» REQUIRED TASK
Repeat the material exactly as it appears.

» SOURCE DATA
[BEGIN]

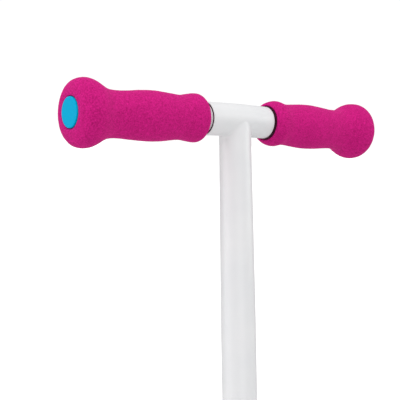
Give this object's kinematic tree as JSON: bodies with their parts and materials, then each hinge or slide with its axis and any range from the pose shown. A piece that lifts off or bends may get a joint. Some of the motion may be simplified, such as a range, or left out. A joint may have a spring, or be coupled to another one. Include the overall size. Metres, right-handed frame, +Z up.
{
  "type": "kick scooter",
  "caption": "Child's kick scooter with a welded T-bar that slides in the steerer, foam grips with end plugs, a flat deck and a sprung fender brake over the rear wheels.",
  "frame": {"origin": "on the floor, on the middle plane, halfway between the front of the front tyre and the back of the rear tyres", "axes": "+Z up, -Y the way the scooter rolls forward, +X towards the rider's left hand"},
  "size_m": [0.2904, 0.62, 0.6611],
  "materials": {
    "white_powder_coat": "semi-gloss powder coat",
    "magenta_foam": "matt fine-celled foam",
    "cyan_plastic": "moulded, satin",
    "magenta_plastic": "moulded, fine texture",
    "charcoal_rubber": "moulded tread",
    "grey_tyre": "moulded foam, matt",
    "zinc_steel": "bright zinc plate",
    "bearing_steel": "ground steel",
    "spring_steel": "phosphated wire",
    "collar_aluminium": "cast and tumbled",
    "black_nylon": "moulded"
  },
  "bodies": {
    "frame": {"head_tube": "white_powder_coat", "lower_headset_bush": "black_nylon", "upper_headset_bush": "black_nylon", "steering_stop_ring": "white_powder_coat", "neck_tube": "white_powder_coat", "neck_gusset": "white_powder_coat", "spine_tube": "white_powder_coat", "spine_end_cap": "black_nylon", "rear_axle_sleeve": "white_powder_coat", "rear_axle_rod": "zinc_steel", "rear_axle_spacers": "zinc_steel", "rear_axle_washers": "zinc_steel", "rear_axle_nuts": "zinc_steel", "deck": "magenta_plastic", "deck_grip_pad": "charcoal_rubber", "deck_straps": "white_powder_coat", "deck_screws": "zinc_steel", "brake_bracket": "white_powder_coat", "brake_pin": "zinc_steel", "brake_spring": "spring_steel"},
    "steering": {"fork": "white_powder_coat", "steerer_tube": "white_powder_coat", "thrust_washer": "zinc_steel", "top_washer": "zinc_steel", "clamp_collar": "collar_aluminium", "clamp_bolt": "zinc_steel", "clamp_nut": "zinc_steel", "lever_pin": "zinc_steel", "front_axle_bolt": "zinc_steel", "front_axle_nut": "zinc_steel", "front_axle_washers": "zinc_steel", "front_axle_spacers": "zinc_steel"},
    "handlebar": {"stem_tube": "white_powder_coat", "stem_end_plug": "black_nylon", "tee_sleeve": "white_powder_coat", "crossbar": "white_powder_coat", "left_grip": "magenta_foam", "right_grip": "magenta_foam", "left_end_plug": "cyan_plastic", "right_end_plug": "cyan_plastic", "left_bar_ring": "black_nylon", "right_bar_ring": "black_nylon"},
    "clamp_lever": {"clamp_lever": "black_nylon"},
    "front_wheel": {"front_tyre": "grey_tyre", "front_hub": "cyan_plastic", "front_bearings": "bearing_steel", "front_bearing_spacer": "zinc_steel"},
    "rear_left_wheel": {"rear_left_tyre": "grey_tyre", "rear_left_hub": "cyan_plastic", "rear_left_bearings": "bearing_steel", "rear_left_bearing_spacer": "zinc_steel", "rear_left_hub_cap": "magenta_plastic"},
    "rear_right_wheel": {"rear_right_tyre": "grey_tyre", "rear_right_hub": "cyan_plastic", "rear_right_bearings": "bearing_steel", "rear_right_bearing_spacer": "zinc_steel", "rear_right_hub_cap": "magenta_plastic"},
    "brake": {"brake_fender": "magenta_plastic", "brake_shoes": "charcoal_rubber"}
  },
  "joints": [
    {"name": "steering_turn", "type": "hinge", "parent": "frame", "child": "steering", "pos_m": [0, -0.235, 0.075], "axis": [0, 0.1219, 0.9925], "range_deg": [-45, 45]},
    {"name": "handlebar_height", "type": "slide", "parent": "steering", "child": "handlebar", "axis": [0, 0.1219, 0.9925], "range_m": [0, 0.05]},
    {"name": "clamp_lever_open", "type": "hinge", "parent": "steering", "child": "clamp_lever", "pos_m": [0.018, -0.18155, 0.25594], "axis": [0, 0.1219, 0.9925], "range_deg": [0, 120]},
    {"name": "front_wheel_spin", "type": "hinge", "parent": "steering", "child": "front_wheel", "pos_m": [0, -0.235, 0.075], "axis": [1, 0, 0], "continuous": true},
    {"name": "rear_left_wheel_spin", "type": "hinge", "parent": "frame", "child": "rear_left_wheel", "pos_m": [0.062, 0.255, 0.055], "axis": [1, 0, 0], "continuous": true},
    {"name": "rear_right_wheel_spin", "type": "hinge", "parent": "frame", "child": "rear_right_wheel", "pos_m": [-0.062, 0.255, 0.055], "axis": [1, 0, 0], "continuous": true},
    {"name": "brake_press", "type": "hinge", "parent": "frame", "child": "brake", "pos_m": [0, 0.201, 0.09], "axis": [-1, 0, 0], "range_deg": [0, 4.2], "stiffness_Nm_per_rad": 1.5, "springref_deg": -6.88, "deforming": ["brake_spring"]}
  ]
}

[END]

» ANSWER TO THE EXERCISE
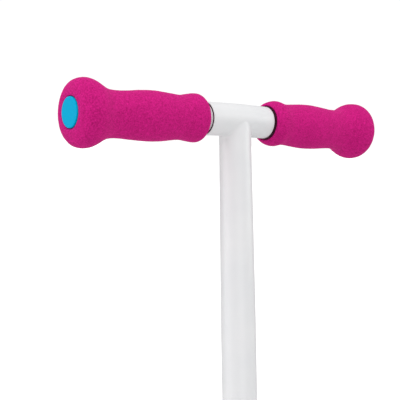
Give this object's kinematic tree as JSON: bodies with their parts and materials, then each hinge or slide with its axis and any range from the pose shown. A piece that lifts off or bends may get a joint. Some of the motion may be simplified, such as a range, or left out. A joint may have a spring, or be coupled to another one. Include the overall size. Metres, right-handed frame, +Z up.
{
  "type": "kick scooter",
  "caption": "Child's kick scooter with a welded T-bar that slides in the steerer, foam grips with end plugs, a flat deck and a sprung fender brake over the rear wheels.",
  "frame": {"origin": "on the floor, on the middle plane, halfway between the front of the front tyre and the back of the rear tyres", "axes": "+Z up, -Y the way the scooter rolls forward, +X towards the rider's left hand"},
  "size_m": [0.2904, 0.62, 0.6611],
  "materials": {
    "white_powder_coat": "semi-gloss powder coat",
    "magenta_foam": "matt fine-celled foam",
    "cyan_plastic": "moulded, satin",
    "magenta_plastic": "moulded, fine texture",
    "charcoal_rubber": "moulded tread",
    "grey_tyre": "moulded foam, matt",
    "zinc_steel": "bright zinc plate",
    "bearing_steel": "ground steel",
    "spring_steel": "phosphated wire",
    "collar_aluminium": "cast and tumbled",
    "black_nylon": "moulded"
  },
  "bodies": {
    "frame": {"head_tube": "white_powder_coat", "lower_headset_bush": "black_nylon", "upper_headset_bush": "black_nylon", "steering_stop_ring": "white_powder_coat", "neck_tube": "white_powder_coat", "neck_gusset": "white_powder_coat", "spine_tube": "white_powder_coat", "spine_end_cap": "black_nylon", "rear_axle_sleeve": "white_powder_coat", "rear_axle_rod": "zinc_steel", "rear_axle_spacers": "zinc_steel", "rear_axle_washers": "zinc_steel", "rear_axle_nuts": "zinc_steel", "deck": "magenta_plastic", "deck_grip_pad": "charcoal_rubber", "deck_straps": "white_powder_coat", "deck_screws": "zinc_steel", "brake_bracket": "white_powder_coat", "brake_pin": "zinc_steel", "brake_spring": "spring_steel"},
    "steering": {"fork": "white_powder_coat", "steerer_tube": "white_powder_coat", "thrust_washer": "zinc_steel", "top_washer": "zinc_steel", "clamp_collar": "collar_aluminium", "clamp_bolt": "zinc_steel", "clamp_nut": "zinc_steel", "lever_pin": "zinc_steel", "front_axle_bolt": "zinc_steel", "front_axle_nut": "zinc_steel", "front_axle_washers": "zinc_steel", "front_axle_spacers": "zinc_steel"},
    "handlebar": {"stem_tube": "white_powder_coat", "stem_end_plug": "black_nylon", "tee_sleeve": "white_powder_coat", "crossbar": "white_powder_coat", "left_grip": "magenta_foam", "right_grip": "magenta_foam", "left_end_plug": "cyan_plastic", "right_end_plug": "cyan_plastic", "left_bar_ring": "black_nylon", "right_bar_ring": "black_nylon"},
    "clamp_lever": {"clamp_lever": "black_nylon"},
    "front_wheel": {"front_tyre": "grey_tyre", "front_hub": "cyan_plastic", "front_bearings": "bearing_steel", "front_bearing_spacer": "zinc_steel"},
    "rear_left_wheel": {"rear_left_tyre": "grey_tyre", "rear_left_hub": "cyan_plastic", "rear_left_bearings": "bearing_steel", "rear_left_bearing_spacer": "zinc_steel", "rear_left_hub_cap": "magenta_plastic"},
    "rear_right_wheel": {"rear_right_tyre": "grey_tyre", "rear_right_hub": "cyan_plastic", "rear_right_bearings": "bearing_steel", "rear_right_bearing_spacer": "zinc_steel", "rear_right_hub_cap": "magenta_plastic"},
    "brake": {"brake_fender": "magenta_plastic", "brake_shoes": "charcoal_rubber"}
  },
  "joints": [
    {"name": "steering_turn", "type": "hinge", "parent": "frame", "child": "steering", "pos_m": [0, -0.235, 0.075], "axis": [0, 0.1219, 0.9925], "range_deg": [-45, 45]},
    {"name": "handlebar_height", "type": "slide", "parent": "steering", "child": "handlebar", "axis": [0, 0.1219, 0.9925], "range_m": [0, 0.05]},
    {"name": "clamp_lever_open", "type": "hinge", "parent": "steering", "child": "clamp_lever", "pos_m": [0.018, -0.18155, 0.25594], "axis": [0, 0.1219, 0.9925], "range_deg": [0, 120]},
    {"name": "front_wheel_spin", "type": "hinge", "parent": "steering", "child": "front_wheel", "pos_m": [0, -0.235, 0.075], "axis": [1, 0, 0], "continuous": true},
    {"name": "rear_left_wheel_spin", "type": "hinge", "parent": "frame", "child": "rear_left_wheel", "pos_m": [0.062, 0.255, 0.055], "axis": [1, 0, 0], "continuous": true},
    {"name": "rear_right_wheel_spin", "type": "hinge", "parent": "frame", "child": "rear_right_wheel", "pos_m": [-0.062, 0.255, 0.055], "axis": [1, 0, 0], "continuous": true},
    {"name": "brake_press", "type": "hinge", "parent": "frame", "child": "brake", "pos_m": [0, 0.201, 0.09], "axis": [-1, 0, 0], "range_deg": [0, 4.2], "stiffness_Nm_per_rad": 1.5, "springref_deg": -6.88, "deforming": ["brake_spring"]}
  ]
}